A China foi novamente subjugada por conflitos em muitas frentes, mas desta vez as lutas foram internas. Após a saída dos japoneses, os “senhores feudais” do antigo Império voltaram a reivindicar o poder. Mas a maior ameaça à paz eram os comunistas chineses, que espertamente se disfarçaram de reformistas contra todos os líderes corruptos, o general Chiang Kai-shek e os “senhores feudais”. Para o povo, seriam eles, os comunistas, que uniriam a China. O Presidente Truman enviou à China o General George Marshall – o famoso autor do Plano Marshall para a reconstrução da Europa no pós-guerra – para negociar uma trégua entre os nacionalistas e os comunistas. A verdadeira questão, a agenda oculta pela dominação mundial dos comunistas chineses, foi esquecida.
Nosso Pai mostrou-se muito preocupado com essas negociações, mas ainda mantinha uma pequena chama de esperança. Após o fracasso da missão Marshall, a esperança de que os nacionalistas pudessem resistir à maré do comunismo, sem a ajuda dos EUA, tornou-se impossível. Nosso Pai encontrou-se em uma situação desesperadora. Ele estava no auge de sua carreira como empresário, mas a ameaça de ter suas empresas e seus bens confiscados tornava-se cada vez mais concreta, com o iminente triunfo dos comunistas. Ainda assim acalentava a possibilidade de que talvez o comunismo pudesse ser benéfico para o desenvolvimento da China, e que, embora fosse hostil à sua fé, ele poderia sobreviver.
Em novembro de 1948, ele finalmente cedeu aos apelos de nossa Mãe de abandonar todas as suas empresas, para colocar a salvo nossa família. Não tivemos alternativa a não ser fugir do comunismo, rumando para Hong Kong. Os argumentos contundentes de nossa Mãe, contra a insistência do Pai, que queria arriscar tudo, permanecendo na China, ainda soam claramente em nossa memória. ‘Mesmo que você e eu estivéssemos dispostos a morrer como mártires’, disse ela, ‘quem irá preservar a fé destes pequeninos?’. Foi o argumento decisivo para que ele finalmente tomasse decisão tão difícil.

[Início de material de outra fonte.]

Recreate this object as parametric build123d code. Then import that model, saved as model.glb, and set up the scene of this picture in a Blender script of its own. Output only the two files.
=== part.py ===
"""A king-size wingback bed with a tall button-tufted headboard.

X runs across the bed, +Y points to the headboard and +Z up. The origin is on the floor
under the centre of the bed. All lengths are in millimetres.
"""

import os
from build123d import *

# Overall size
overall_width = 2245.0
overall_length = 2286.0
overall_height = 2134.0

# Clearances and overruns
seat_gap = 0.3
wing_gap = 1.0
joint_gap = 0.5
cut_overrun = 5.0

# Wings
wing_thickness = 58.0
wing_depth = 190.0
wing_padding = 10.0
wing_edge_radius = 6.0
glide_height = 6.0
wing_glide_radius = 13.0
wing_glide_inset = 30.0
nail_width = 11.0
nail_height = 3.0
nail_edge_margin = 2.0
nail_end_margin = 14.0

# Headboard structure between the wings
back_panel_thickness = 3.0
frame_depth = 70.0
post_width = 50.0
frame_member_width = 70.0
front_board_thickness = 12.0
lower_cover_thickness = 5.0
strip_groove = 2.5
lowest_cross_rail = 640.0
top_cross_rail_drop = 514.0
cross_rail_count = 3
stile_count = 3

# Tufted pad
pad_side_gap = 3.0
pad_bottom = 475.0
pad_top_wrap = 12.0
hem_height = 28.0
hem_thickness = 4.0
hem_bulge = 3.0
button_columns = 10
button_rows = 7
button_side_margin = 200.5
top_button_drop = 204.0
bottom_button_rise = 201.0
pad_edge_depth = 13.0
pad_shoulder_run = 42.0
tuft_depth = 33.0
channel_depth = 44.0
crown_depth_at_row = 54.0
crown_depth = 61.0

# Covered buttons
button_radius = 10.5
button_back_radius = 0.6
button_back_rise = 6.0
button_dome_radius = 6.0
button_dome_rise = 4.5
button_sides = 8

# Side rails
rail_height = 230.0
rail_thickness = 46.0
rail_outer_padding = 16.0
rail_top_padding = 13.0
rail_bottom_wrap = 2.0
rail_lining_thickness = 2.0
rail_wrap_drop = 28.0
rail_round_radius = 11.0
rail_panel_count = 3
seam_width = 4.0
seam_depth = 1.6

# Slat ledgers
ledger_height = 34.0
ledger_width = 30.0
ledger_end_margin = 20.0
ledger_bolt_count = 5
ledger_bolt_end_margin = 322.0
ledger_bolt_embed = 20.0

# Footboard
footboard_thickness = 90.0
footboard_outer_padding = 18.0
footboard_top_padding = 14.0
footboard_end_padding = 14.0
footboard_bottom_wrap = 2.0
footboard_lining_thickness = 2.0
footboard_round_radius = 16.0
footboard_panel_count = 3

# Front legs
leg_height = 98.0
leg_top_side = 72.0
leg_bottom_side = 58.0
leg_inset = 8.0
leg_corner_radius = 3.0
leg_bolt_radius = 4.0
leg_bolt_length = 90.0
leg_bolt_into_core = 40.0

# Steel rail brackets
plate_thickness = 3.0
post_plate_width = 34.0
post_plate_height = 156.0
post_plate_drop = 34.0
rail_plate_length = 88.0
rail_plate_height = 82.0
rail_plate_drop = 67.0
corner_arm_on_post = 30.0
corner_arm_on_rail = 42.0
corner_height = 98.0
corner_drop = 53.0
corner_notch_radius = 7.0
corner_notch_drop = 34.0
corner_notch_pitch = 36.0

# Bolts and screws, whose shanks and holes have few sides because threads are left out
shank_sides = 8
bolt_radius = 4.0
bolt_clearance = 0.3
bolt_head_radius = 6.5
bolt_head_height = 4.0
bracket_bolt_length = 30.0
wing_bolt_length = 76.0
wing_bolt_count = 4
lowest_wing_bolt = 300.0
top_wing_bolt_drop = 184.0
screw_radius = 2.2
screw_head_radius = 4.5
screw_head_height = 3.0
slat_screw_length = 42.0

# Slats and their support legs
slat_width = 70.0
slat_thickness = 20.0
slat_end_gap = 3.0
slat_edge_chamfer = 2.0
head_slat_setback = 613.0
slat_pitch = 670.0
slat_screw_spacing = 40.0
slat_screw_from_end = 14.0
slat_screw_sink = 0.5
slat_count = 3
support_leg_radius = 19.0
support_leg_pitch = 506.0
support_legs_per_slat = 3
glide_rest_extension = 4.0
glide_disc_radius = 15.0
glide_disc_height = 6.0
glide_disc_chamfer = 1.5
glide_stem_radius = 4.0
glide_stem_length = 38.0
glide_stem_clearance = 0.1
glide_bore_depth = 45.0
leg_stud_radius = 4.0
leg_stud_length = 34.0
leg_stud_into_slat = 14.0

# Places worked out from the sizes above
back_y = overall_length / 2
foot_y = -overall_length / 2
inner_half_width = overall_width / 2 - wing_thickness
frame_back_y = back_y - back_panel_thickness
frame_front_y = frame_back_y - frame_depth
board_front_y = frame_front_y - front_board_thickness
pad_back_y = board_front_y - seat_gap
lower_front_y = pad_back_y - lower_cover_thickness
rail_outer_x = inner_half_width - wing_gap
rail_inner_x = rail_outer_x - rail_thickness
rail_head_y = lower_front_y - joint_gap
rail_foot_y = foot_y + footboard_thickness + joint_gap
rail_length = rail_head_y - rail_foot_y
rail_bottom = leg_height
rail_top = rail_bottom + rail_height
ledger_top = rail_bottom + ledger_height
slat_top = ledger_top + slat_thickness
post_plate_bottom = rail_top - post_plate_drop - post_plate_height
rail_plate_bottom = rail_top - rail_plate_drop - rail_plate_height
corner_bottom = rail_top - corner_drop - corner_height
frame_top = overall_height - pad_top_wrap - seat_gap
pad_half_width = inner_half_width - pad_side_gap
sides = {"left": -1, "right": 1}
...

Numa manhã de novembro de 1948, sete dos filhos foram trazidos apressadamente de suas escolas para casa. Lá se juntaram mais duas irmãzinhas e o irmão caçula da família, ainda bebê. Ao todo, eram dez crianças, uma babá e nossa mãe que embarcaram em três aviões diferentes, partindo de Xangai para Hong Kong. Nosso pai seguiu na semana seguinte e, em menos de um mês, o aeroporto de Xangai foi fechado. Os dezoito meses que passamos em Hong Kong renderam mais um membro para a família Sieh: a nossa irmã Cecília. Para a família, aqueles foram dias turbulentos de luta, como se vivêssemos um “cabo de guerra”, com nossa mãe de um lado puxando para a família ficar mais longe da ameaça do comunismo, e o pai do outro lado, olhando para trás para ver se ele ainda poderia encontrar uma maneira de gerenciar seus empreendimentos na China, permanecendo na condição de exilado em Hong Kong.

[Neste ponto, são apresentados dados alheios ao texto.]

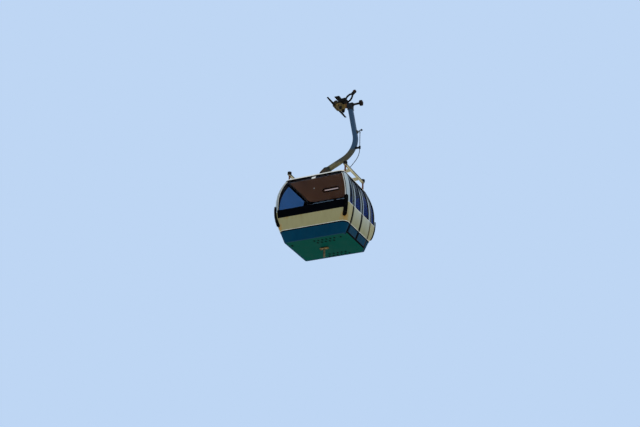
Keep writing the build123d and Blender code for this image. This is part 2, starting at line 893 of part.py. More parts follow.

Em 1950, com a Guerra da Coreia em andamento, a ameaça do comunismo internacional tornou-se ainda mais real. Depois de saber do martírio do Pe. Beda numa prisão em Xangai, e depois de revisitar o Papa em Roma, novamente por insistência de nossa Mãe, o Pai levou sua família de onze filhos de Hong Kong primeiro à Argentina e, depois, para o Brasil como imigrantes. Importante enfatizar o conselho de Monsenhor Montini, quando esteve pela última vez em Roma: “Mr. Sieh, o senhor tem uma família grande, de muitos filhos. Por que não levá-los para um país católico na América do Sul?”. Foram palavras proféticas.

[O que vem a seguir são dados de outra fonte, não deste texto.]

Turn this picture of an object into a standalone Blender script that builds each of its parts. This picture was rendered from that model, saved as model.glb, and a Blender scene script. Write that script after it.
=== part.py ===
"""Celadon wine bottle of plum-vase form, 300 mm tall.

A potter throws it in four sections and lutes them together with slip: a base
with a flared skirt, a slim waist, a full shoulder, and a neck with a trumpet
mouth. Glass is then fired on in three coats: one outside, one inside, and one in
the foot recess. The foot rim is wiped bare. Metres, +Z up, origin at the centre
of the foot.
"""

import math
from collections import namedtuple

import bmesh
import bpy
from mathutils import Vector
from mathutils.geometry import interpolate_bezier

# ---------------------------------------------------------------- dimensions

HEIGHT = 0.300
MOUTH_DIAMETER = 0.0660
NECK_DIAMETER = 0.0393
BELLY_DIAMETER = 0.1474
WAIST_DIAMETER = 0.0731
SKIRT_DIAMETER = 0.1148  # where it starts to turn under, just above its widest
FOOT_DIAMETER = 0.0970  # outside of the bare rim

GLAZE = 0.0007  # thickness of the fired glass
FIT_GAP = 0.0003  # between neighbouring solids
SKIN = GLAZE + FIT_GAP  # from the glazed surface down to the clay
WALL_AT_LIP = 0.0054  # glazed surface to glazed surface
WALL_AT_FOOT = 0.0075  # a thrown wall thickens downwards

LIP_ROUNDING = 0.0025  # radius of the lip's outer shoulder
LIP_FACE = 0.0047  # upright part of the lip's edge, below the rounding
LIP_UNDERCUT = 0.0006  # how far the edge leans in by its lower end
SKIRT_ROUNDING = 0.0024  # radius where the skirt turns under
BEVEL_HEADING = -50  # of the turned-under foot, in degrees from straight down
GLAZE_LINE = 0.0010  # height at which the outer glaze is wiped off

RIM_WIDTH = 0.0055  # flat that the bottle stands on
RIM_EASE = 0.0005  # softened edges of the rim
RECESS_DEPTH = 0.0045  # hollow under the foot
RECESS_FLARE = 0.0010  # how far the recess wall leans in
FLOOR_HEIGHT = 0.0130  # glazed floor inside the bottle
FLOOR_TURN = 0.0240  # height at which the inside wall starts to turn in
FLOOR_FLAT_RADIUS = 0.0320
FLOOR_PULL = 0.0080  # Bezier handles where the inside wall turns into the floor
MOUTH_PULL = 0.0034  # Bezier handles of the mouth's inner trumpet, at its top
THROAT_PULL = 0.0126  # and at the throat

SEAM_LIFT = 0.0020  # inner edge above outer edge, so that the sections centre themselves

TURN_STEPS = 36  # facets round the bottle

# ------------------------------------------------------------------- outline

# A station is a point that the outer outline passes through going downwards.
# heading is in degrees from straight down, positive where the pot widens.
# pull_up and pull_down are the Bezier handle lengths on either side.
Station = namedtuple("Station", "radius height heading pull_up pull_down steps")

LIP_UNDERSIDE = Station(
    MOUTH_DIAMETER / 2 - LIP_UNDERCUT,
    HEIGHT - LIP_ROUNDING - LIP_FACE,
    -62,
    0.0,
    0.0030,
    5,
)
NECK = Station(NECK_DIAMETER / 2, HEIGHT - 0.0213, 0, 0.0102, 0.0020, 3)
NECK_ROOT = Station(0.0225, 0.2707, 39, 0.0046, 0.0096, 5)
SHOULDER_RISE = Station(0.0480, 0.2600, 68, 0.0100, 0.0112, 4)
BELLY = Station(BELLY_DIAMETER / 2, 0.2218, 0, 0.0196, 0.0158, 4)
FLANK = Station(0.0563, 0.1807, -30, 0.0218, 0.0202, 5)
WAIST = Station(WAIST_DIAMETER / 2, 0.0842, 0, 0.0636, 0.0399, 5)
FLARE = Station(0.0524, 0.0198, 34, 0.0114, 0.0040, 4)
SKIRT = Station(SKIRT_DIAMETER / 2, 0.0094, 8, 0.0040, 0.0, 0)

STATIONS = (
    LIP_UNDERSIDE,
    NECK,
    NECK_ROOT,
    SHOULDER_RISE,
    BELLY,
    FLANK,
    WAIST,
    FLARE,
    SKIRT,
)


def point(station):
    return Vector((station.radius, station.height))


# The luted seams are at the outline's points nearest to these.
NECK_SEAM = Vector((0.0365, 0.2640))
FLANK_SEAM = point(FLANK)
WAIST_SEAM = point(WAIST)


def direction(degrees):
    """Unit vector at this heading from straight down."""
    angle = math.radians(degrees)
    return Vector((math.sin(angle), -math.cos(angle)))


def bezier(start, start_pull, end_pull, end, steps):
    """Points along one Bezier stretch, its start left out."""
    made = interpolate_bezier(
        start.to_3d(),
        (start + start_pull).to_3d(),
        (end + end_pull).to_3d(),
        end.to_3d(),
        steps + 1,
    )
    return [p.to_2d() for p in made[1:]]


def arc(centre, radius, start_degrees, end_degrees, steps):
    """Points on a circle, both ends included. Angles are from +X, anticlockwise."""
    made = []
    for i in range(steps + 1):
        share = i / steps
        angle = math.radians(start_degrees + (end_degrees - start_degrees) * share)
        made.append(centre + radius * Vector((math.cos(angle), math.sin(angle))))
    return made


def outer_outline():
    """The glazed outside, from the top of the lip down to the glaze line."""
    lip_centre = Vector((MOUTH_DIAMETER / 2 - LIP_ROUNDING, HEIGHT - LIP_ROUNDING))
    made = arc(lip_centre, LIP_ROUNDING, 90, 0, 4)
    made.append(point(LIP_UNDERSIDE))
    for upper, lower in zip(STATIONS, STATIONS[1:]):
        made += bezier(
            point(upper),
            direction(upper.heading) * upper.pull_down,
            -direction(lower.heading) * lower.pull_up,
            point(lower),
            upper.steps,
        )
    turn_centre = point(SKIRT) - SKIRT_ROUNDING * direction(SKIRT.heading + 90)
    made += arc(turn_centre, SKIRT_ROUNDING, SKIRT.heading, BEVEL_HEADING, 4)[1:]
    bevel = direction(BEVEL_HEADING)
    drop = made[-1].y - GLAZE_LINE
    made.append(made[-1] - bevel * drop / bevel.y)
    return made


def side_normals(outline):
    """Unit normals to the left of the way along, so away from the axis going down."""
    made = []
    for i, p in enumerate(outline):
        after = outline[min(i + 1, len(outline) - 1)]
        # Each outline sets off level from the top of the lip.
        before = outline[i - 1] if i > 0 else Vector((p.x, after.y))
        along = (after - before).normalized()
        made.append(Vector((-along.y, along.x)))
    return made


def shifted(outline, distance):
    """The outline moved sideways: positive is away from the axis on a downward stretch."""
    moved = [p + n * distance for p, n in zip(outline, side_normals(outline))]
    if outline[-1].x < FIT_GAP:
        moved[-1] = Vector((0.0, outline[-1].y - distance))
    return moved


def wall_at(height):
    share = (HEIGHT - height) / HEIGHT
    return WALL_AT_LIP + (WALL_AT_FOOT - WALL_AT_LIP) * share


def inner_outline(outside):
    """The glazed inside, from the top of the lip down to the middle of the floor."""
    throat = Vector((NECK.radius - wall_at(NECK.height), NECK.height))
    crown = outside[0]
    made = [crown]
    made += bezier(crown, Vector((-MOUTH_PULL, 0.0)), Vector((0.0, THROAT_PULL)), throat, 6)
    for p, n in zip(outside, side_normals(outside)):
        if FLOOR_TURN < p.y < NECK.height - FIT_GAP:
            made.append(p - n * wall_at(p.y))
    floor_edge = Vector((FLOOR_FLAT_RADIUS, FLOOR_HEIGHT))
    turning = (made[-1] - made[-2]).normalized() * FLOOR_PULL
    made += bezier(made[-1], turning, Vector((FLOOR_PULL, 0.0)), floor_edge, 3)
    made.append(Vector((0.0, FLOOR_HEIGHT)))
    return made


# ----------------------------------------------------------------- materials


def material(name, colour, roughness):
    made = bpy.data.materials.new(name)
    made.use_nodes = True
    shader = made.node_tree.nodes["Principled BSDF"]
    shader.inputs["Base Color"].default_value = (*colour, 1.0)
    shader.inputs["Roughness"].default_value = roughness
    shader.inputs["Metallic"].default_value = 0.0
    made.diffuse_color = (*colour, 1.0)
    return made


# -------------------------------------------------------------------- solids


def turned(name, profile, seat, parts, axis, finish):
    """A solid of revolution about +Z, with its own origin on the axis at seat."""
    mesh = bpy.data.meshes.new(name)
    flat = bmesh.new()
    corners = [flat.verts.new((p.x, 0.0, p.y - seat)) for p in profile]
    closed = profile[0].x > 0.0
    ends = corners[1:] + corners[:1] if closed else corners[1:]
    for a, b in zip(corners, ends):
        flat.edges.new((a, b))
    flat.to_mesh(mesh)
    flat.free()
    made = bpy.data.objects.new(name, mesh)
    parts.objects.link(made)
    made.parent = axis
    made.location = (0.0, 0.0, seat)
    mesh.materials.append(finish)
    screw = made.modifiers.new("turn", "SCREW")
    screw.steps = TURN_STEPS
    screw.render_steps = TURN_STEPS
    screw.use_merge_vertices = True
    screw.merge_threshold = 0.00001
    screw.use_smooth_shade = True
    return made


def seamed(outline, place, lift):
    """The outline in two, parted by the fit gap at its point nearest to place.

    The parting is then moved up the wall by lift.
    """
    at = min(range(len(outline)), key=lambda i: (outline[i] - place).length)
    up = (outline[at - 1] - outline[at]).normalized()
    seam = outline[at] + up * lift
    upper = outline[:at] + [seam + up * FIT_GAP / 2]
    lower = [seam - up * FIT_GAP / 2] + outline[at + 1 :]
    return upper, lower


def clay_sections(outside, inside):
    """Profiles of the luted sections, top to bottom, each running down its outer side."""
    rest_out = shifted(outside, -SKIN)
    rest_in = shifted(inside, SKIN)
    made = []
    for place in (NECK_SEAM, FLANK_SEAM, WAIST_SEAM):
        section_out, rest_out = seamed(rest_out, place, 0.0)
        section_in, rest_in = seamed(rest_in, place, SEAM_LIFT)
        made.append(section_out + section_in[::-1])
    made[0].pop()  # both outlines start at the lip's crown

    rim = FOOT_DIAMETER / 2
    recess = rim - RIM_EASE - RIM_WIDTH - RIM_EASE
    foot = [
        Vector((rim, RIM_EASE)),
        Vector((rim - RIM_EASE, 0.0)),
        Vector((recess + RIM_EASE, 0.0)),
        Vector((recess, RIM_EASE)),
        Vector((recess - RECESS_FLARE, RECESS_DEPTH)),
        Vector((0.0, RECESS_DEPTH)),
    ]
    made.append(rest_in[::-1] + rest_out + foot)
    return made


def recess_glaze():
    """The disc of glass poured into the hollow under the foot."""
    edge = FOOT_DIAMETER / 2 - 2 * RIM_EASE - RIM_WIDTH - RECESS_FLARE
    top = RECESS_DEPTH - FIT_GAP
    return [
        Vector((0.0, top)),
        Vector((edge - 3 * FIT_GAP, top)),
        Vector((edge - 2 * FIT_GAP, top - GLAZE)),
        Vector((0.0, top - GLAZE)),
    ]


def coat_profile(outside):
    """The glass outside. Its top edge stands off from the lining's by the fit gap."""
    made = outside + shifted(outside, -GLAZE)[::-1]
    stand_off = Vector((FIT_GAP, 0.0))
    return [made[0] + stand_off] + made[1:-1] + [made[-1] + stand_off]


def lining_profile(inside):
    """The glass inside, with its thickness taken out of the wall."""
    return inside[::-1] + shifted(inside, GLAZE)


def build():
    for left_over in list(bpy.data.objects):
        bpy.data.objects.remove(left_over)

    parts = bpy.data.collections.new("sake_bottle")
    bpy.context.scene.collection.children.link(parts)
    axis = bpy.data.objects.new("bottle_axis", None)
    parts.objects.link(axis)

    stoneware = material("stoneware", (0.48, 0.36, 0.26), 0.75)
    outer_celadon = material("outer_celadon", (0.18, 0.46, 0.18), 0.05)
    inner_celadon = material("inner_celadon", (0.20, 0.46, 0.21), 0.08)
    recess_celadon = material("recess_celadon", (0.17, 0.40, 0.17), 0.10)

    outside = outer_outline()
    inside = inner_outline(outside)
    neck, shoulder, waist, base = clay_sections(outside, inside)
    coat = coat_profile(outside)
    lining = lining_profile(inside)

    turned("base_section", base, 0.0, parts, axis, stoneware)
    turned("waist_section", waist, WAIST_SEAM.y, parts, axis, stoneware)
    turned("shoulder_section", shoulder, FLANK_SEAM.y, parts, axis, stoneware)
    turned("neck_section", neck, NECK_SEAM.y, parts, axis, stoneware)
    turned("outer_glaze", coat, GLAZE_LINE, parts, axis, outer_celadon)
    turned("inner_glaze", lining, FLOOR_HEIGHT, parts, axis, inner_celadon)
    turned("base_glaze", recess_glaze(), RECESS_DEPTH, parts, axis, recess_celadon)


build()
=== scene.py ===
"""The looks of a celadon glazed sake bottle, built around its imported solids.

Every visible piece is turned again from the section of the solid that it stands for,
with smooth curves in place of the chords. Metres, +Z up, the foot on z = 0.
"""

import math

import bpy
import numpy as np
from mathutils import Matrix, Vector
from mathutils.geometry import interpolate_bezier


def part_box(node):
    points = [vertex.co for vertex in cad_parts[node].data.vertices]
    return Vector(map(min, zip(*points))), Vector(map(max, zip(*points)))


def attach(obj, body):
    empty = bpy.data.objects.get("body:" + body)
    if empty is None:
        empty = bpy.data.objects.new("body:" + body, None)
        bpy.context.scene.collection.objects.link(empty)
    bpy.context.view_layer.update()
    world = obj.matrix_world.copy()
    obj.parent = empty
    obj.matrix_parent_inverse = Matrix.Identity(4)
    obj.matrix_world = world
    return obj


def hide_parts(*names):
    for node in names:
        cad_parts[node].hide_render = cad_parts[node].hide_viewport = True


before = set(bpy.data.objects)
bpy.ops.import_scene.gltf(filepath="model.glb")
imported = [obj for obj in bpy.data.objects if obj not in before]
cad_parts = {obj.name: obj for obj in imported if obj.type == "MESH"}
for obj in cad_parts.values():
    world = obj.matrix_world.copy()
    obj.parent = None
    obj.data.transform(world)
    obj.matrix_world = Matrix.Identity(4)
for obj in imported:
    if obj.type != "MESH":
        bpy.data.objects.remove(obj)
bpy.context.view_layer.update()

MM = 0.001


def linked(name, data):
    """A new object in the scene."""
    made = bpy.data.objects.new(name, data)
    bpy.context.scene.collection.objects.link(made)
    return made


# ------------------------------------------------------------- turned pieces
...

Estas duas últimas decisões – a de fugir da China para Hong Kong e a de deixar Hong Kong para o Brasil – eram pontos críticos, decisivos, e tornaram-se a base e a referência para todo o resto da história da busca da família Sieh por uma nova vida. A travessia foi feita em duas etapas. Em primeiro lugar, deixar Xangai significava nos desenraizar por completo, deixar nossas propriedades, abandonar nossa cultura. Em segundo lugar, expunha nossa vulnerabilidade, ao assumir o risco enorme de enfrentar o desconhecido, comprometendo-nos a seguir em frente com fé.